When not to play tournament poker
These are stop signals, not strategy inputs.
| Stop signal | Why it matters | Safer next action |
|---|---|---|
| Trying to recover losses | A strategy explanation can become a reason to chase. | Stop the session and use support before continuing. |
| Pay jumps create urgency | Prize ladders can make risk feel unavoidable. | Pause and separate the study question from the gambling decision. |
| Tools create overconfidence | A model can feel more precise than its inputs are. | Keep tools for review and check current rules. |
| Legal availability or operator terms are unclear | Strategy concepts do not prove access, legality, age rules or account terms. | Use state guides and operator rules before any real-money decision. |
| Return or ROI claims feel persuasive | Outcome language can hide variance, fees and gambling harm. | Do not enter because of return claims; use support if control feels reduced. |
What tournament strategy pages often leave unclear
These gaps are where a concept page can become misleading or overly confident.
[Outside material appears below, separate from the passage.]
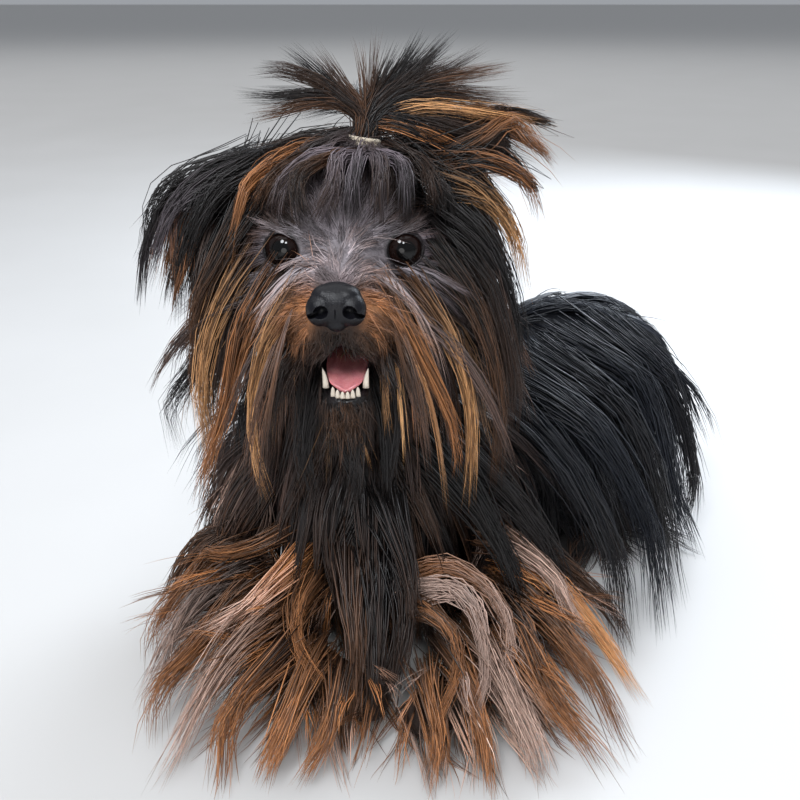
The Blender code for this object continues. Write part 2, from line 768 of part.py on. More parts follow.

| Claim or label | What it may mean | What you still need | Risk if skipped |
|---|---|---|---|
| ICM says fold | A model example prefers avoiding elimination in a specific input set. | Exact payouts, stacks, action, ranges and assumptions. | Turning a model result into a universal command. |
| Bubble pressure | Near-payout pressure can affect risk tolerance. | Places paid, stack coverage and blind order. | Assuming every player must fold or pressure every hand. |
| Risk premium | Busting can cost more tournament equity than equal chip gain adds. | Payout shape, stack distribution and player coverage. | Overstating model precision. |
| Push/fold chart | A study chart for assumed stacks, antes and ranges. | Assumptions, event structure and tool-use rules. | Copying an off-table chart into live play. |
| Final-table strategy | Pay jumps and fewer players change incentives. | Prize ladder, stack coverage and player tendencies. | Confusing pressure with result certainty. |
| Study tool | Software or charts used to understand examples. | Current operator policy and whether play is active. | Breaking rules or increasing gambling harm through overconfidence. |
Practice mode is not proof of tournament skill
Practice examples can help illustrate stacks, blinds, payouts and tournament flow. They cannot prove a strategy, predict outcomes, simulate real-money pressure, guarantee tournament results or show that a paid event is suitable.
What this tournament strategy guide does not make you assume
How this page is maintained
June 26, 2026: reviewed ICM, bubble pressure, risk premium, push/fold, final-table pressure, heads-up caveats, tool-use policy, source snapshot, state-context handoff, responsible-gambling help routing and contextual poker strategy routes.
Poker tournament strategy FAQ
What is ICM in poker tournaments?
ICM is a tournament study model that estimates how chip stacks relate to payout equity. It is used to study how prize structure and stack distribution can make chip value nonlinear.
Does ICM guarantee the right decision?
No. ICM depends on exact stacks, payouts, players remaining and assumptions. It does not know future cards, live reads, legal availability, tax outcome, operator rules or whether continuing is healthy.
What is bubble pressure in poker tournaments?
Bubble pressure describes the tension near the point where players start getting paid. It can make elimination risk feel different, but it does not create automatic folds, calls or raises.
Should big stacks raise every hand on the bubble?
No. Big stacks can apply pressure in some spots, but position, stack coverage, opponent ranges, pay jumps and action still matter. Constant aggression is not automatically correct.
Are push/fold charts universal?
No. Push/fold examples depend on effective stacks, position, antes, calling ranges, payout pressure and tournament format. Use them for off-table study, not as a fixed live command.
What is risk premium in tournament poker?
Risk premium is a way to describe how elimination risk and payout equity can make risking chips cost more than the same number of chips gained. It is context-sensitive and model-dependent.
Can I use ICM calculators or charts while playing?
Only if the current operator or event rules clearly allow it. Many tools and references belong to off-table study and post-session review, not active hands.
Does tournament strategy guarantee ROI or cashes?
No. Tournament strategy concepts do not guarantee ROI, cashes, final-table results, profit, legal access or control. Field size, fees, variance, rules and personal limits still matter.
Where should I learn basic tournament formats?
Use the poker tournament formats guide for MTT, SNG, blinds, payouts, re-entry, bounty, satellite and freeroll basics before studying ICM or bubble-pressure concepts.
Where can I get help if tournament strategy is making me chase?
If ICM, pay jumps, re-entries, losses, tools, charts or ROI language create urgency, debt, secrecy or loss of control, call or text 1-800-MY-RESET, or use NCPG chat.